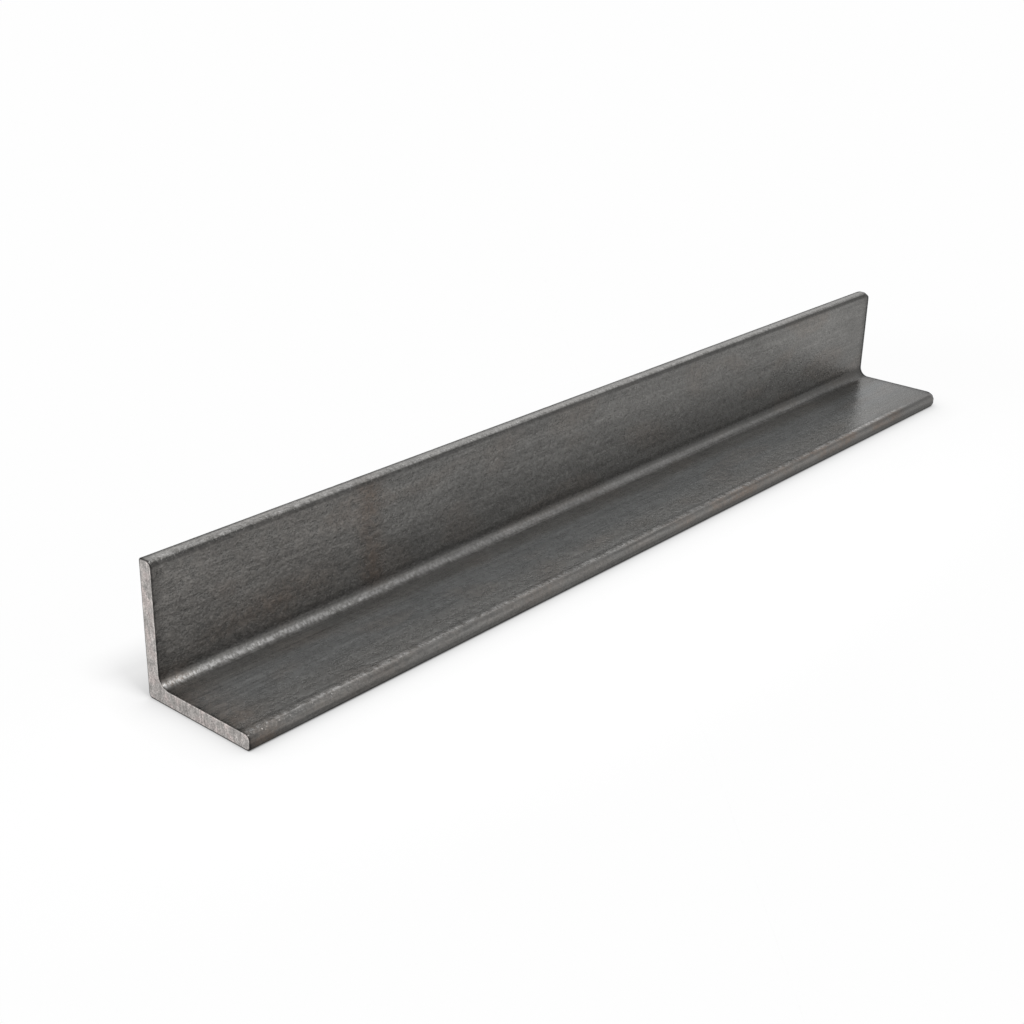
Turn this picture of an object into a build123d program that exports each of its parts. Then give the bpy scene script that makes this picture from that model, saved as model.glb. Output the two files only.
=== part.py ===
from build123d import *
import os

# Hot-rolled steel angle, equal legs, cut to a short length. It is one rolled piece.
#
# The bar runs along X. One leg, the foot, lies on Z = 0 with its toe at -Y. The other,
# the upright, stands on the +Y side. They meet at the heel, the outer corner at +Y, Z = 0.
# The inner side of a leg is its face, the outer side its back.
# The origin is the middle of the bar's footprint, on its underside.

# Driving dimensions, in millimetres
LEG = 50.0               # width of each leg, from the heel to the toe
THICKNESS = 6.0          # of both legs, which are parallel-sided
LENGTH = 450.0           # from one sawn end to the other
ROOT_RADIUS = 4.5        # inner corner, where the faces of the legs meet
TOE_FACE_RADIUS = ROOT_RADIUS / 2  # toe corner on the face, half the root radius
TOE_BACK_RADIUS = 1.2    # toe corner on the back
HEEL_RADIUS = 1.5        # outer corner, where the backs meet
SAWN_ARRIS = 0.3         # width of the broken edge round each sawn end

# Places in the cross-section, from the driving dimensions
UPRIGHT_BACK_Y = LEG / 2
UPRIGHT_FACE_Y = UPRIGHT_BACK_Y - THICKNESS
FOOT_TOE_Y = UPRIGHT_BACK_Y - LEG

# Each corner of the cross-section as (Y, Z), with the radius that the rolls leave on it
CORNER_RADII = {
    (UPRIGHT_BACK_Y, 0.0): HEEL_RADIUS,
    (UPRIGHT_FACE_Y, THICKNESS): ROOT_RADIUS,
    (FOOT_TOE_Y, 0.0): TOE_BACK_RADIUS,
    (FOOT_TOE_Y, THICKNESS): TOE_FACE_RADIUS,
    (UPRIGHT_BACK_Y, LEG): TOE_BACK_RADIUS,
    (UPRIGHT_FACE_Y, LEG): TOE_FACE_RADIUS,
}


def corner(section, place):
    """The vertex of the section that lies at a place, given as (Y, Z)."""
    return section.vertices().sort_by_distance((*place, 0.0))[0]


def rolled_section():
    """The L of the cross-section in the YZ plane, every corner rounded as rolled."""
    foot = Rectangle(LEG, THICKNESS, align=(Align.CENTER, Align.MIN))
    upright = Rectangle(THICKNESS, LEG, align=(Align.MAX, Align.MIN))
    section = foot + Pos(UPRIGHT_BACK_Y, 0) * upright
    for place, radius in CORNER_RADII.items():
        section = fillet(corner(section, place), radius)
    return Plane.YZ * section


def angle_bar():
    """The section drawn out to length, with the edges of both sawn ends broken."""
    bar = extrude(rolled_section(), LENGTH / 2, both=True)
    faces = bar.faces().sort_by(Axis.X)
    return chamfer(faces[0].edges() + faces[-1].edges(), SAWN_ARRIS)


os.makedirs("parts", exist_ok=True)
export_step(angle_bar(), "parts/angle_section.step")
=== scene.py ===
import math
from collections import namedtuple
from functools import partial

import bmesh
import bpy
from bpy.props import FloatProperty, FloatVectorProperty, PointerProperty
from mathutils import Matrix, Vector, noise


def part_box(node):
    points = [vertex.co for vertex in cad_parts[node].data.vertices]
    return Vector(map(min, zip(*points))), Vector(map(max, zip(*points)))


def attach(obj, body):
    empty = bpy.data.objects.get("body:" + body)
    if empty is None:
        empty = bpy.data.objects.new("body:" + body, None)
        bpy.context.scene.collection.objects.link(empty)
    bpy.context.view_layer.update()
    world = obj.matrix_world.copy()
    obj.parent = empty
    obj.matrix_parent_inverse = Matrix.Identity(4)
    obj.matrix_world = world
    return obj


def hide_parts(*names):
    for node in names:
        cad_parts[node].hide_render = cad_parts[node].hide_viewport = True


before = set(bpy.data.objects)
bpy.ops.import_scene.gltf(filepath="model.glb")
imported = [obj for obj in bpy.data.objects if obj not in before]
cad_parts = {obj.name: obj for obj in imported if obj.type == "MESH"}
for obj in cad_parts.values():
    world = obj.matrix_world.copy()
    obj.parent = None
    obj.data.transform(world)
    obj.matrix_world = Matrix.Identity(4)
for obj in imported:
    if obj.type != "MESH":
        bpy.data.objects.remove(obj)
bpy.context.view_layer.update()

# A cut length of hot-rolled steel angle, lying on its foot, in a plain white studio.
# The frame is the bar's own: X runs along it, Y from the foot's toe to the upright's back,
# Z up the upright. The near end is the one at -X. Lengths are in metres, and the places and
# sizes of marks and patterns are in millimetres.

bl_info = {
    "name": "Hot-rolled steel angle",
    "version": (1, 0, 0),
    "blender": (4, 5, 0),
    "location": "View3D > Sidebar > Steel angle",
    "description": "A cut length of equal-leg steel angle with mill scale, and a plain studio for it",
    "category": "Add Mesh",
}

BAR_NODE = "angle_section"
BAR_LOW, BAR_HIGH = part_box(BAR_NODE)
MM = 0.001

# The mesh's making
TOUCHING = 1e-6          # places closer than this are one place, in metres
FACING = 0.999           # a face looks along an axis where its normal reaches this far along it
CRISP = math.radians(30.0)  # an edge that turns more than this is shaded sharp
FEWEST_FACETS = 6        # across a long rounded corner
ARRIS_FACETS = 2         # across the near end's broken edge
DRESSED_FACETS = 4       # across the far end's
RIMS_SHARE = 0.4         # of the tightest corner's radius, for each rim, so that both fit inside it
THINNING = 0.7           # twice the share of its thickness that a leg loses at a dressed corner

# The studio
FLOOR_REACH = 8.0        # from the bar to the floor's edge, in metres
ROOM_LIGHT = 0.34        # how strongly the white room lights the bar, where 1 is as it looks

# The saw's marks, in millimetres
RIDGE_SPACING = 2.3
RIDGE_LEAN = 60.0        # the height in which a ridge moves over by one spacing
RIDGE_DRIFT = (7.0, 25.0)  # how far along Y and Z a ridge keeps its course


def linear(code):
    """The linear RGBA of an sRGB hex colour."""
    channels = [int(code[i:i + 2], 16) / 255 for i in (1, 3, 5)]
    return (*(c / 12.92 if c <= 0.04045 else ((c + 0.055) / 1.055) ** 2.4 for c in channels), 1.0)


def colour(name, description, code):
    """A colour that the user can change, with its default as an sRGB hex value."""
    return FloatVectorProperty(name=name, description=description, subtype="COLOR", size=4,
                               min=0.0, max=1.0, default=linear(code))


def length(name, description, default):
    """A length that the user can change, in metres."""
    return FloatProperty(name=name, description=description, unit="LENGTH", min=0.0,
                         precision=5, default=default)


class AngleBarSizes(bpy.types.PropertyGroup):
    """The sizes of the rolled section and of its surface relief."""

    thickness: length("Thickness", "Of both legs", 6.0 * MM)
    root_radius: length("Root radius", "Inner corner between the legs", 4.5 * MM)
    toe_face_radius: length("Toe radius, face", "Toe corners on the inner side", 2.25 * MM)
    toe_back_radius: length("Toe radius, back", "Upright's toe corner on the outer side", 1.2 * MM)
    toe_under_radius: length("Toe radius, underside", "Foot's toe corner on the outer side",
                             1.7 * MM)
    heel_radius: length("Heel radius", "Outer corner of the section", 1.5 * MM)
    arris: length("Sawn arris", "Broken edge round the near end", 0.3 * MM)
    dressed: length("Dressed arris", "Broken edge round the far end, which was dressed", 0.8 * MM)
    toe_corner: length("Dressed toe corner", "Radius of the foot's far corner, from above",
                       5.0 * MM)
    top_corner: length("Dressed top corner", "Radius of the upright's far corner, from the side",
                       2.5 * MM)
    burr: length("Burr", "Largest width of the dark line round each end, and of the bright one",
                 0.35 * MM)
    cell: length("Mesh cell", "Size of the mesh's faces, which carry the relief", 1.15 * MM)
    waviness: length("Waviness", "Height of the long waves that the rolls leave", 0.05 * MM)
    scale_pits: length("Scale pits", "Depth of the pits where scale was rolled in", 0.04 * MM)
    saw_marks: length("Saw marks", "Height of the ridges that the saw leaves", 0.03 * MM)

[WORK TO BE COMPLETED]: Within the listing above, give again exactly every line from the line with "return chamfer(faces[0].edges() +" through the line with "zip(*points))), Vector(map(max, zip(*points)))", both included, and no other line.

[REPLY]:
    return chamfer(faces[0].edges() + faces[-1].edges(), SAWN_ARRIS)


os.makedirs("parts", exist_ok=True)
export_step(angle_bar(), "parts/angle_section.step")
=== scene.py ===
import math
from collections import namedtuple
from functools import partial

import bmesh
import bpy
from bpy.props import FloatProperty, FloatVectorProperty, PointerProperty
from mathutils import Matrix, Vector, noise


def part_box(node):
    points = [vertex.co for vertex in cad_parts[node].data.vertices]
    return Vector(map(min, zip(*points))), Vector(map(max, zip(*points)))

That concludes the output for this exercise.